それなら内覧会では一枚単位で販売しよう、と即決めました。色々な柄があるので、ご自分用を一枚選ぶのにも結構迷われて「あー、迷うのも楽しいわー。きっとお店のお客さんもこんな風に楽しんで迷うわねー」と楽しんで選ばれていました。
中には「私、昔からティータオルのコレクションをしているのよ」とか「私の友人はティータオルをこんな風に使っているの」と教えてくださるお客様もいらっしゃって、それを勉強会で「こんな使い方も出来るそうです」と言うと、また興味を持たれる人が増える。静岡内覧会の2日目は、わざわざ実際に使っているティータオルを持って来られて「シンプルにかけて使うだけでも楽しいのよ」と教えてくださる。経年変化したティータオルの風情もまた素敵で、そんな「洗濯機でガラガラ洗えるし、くたっとなった風情もまたいいって教えていただきました」とエピソードを伝えると、また手にとる人が増える。そんなプラスの循環が起こりました。
リアル店舗にしか出来ないこと
これって、カタログやWEBの中では起こせない、リアルな出会いの場の力だなー、と思います。便利にネットで何でも手に入る世の中、目的買いなら店に行く必要はなくなっているのかもしれません。
でも、人は共感したいし、素敵なものに出会いたいし、新しいことを知りたいし、ワクワクしたい。ティータオルについて、こちらの情報は完璧でなくても、お客様の声に耳をすまして、それを次のお客様につないでいく。実際に手にして質感を確かめたり、肩にかけたり腰にエプロンのように巻いて自分が使っているイメージを膨らませる。リアル店舗にしか出来ないことって、まだまだたくさんあるなあ、と可能性を感じました。
「なぜ扱おうと思ったのか」が響く
ちなみに、ティータオルを扱おうと思った理由ですが・・・・
消費者の座談会に『私はとても日本茶が好き』というおしゃれな独身女性が参加されたんです。その女性は、『日本茶に罪はない。販売する店に提案力がないから日本茶がかわいそう』と力説!『急須も湯冷ましも湯呑みも茶缶も店の中でバラバラにしか置いていないけれど、もっと素敵な日本茶ティータイムセットを提案すべき。カゴにティータオルを敷き、白磁の急須・ドレッシングを注ぐような片口の湯冷まし・シンプルな湯呑み・スタイリッシュな茶缶・粋なコースターを自分はセットにして、それをお客様が来るとリビングテーブルにどんと置いて友人の前で日本茶を淹れる。友人たちはどこで買ったのか教えて、素敵、と絶賛してくれる。お茶屋さんは試飲のお茶を陰でコソコソ淹れるけれど、堂々と素敵に目の前で日本茶を淹れるティータイムセットの提案こそがんばるべき!!コーヒーは淹れている時間が素敵だという提案が上手なので、そこをお茶も強化して!』とおっしゃいました。

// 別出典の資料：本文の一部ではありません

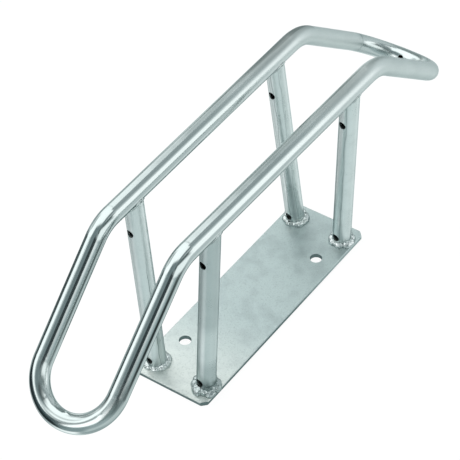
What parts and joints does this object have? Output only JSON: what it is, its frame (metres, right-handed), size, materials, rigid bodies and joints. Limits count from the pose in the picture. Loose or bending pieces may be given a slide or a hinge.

この座談会までティータオルの存在すら知らなかった私たち。急遽調べて商品化したのですが、モノの説明よりも、「なぜ吉村がティータオルを扱いたいと思ったか」というストーリーこそが、お茶屋さんが興味を持つきっかけになったのです。ティータオルの品質や製造方法よりも、買う理由になった。これはリアルな店舗だからこそ参考にしていただける、興味を喚起する伝え方なのかもしれません。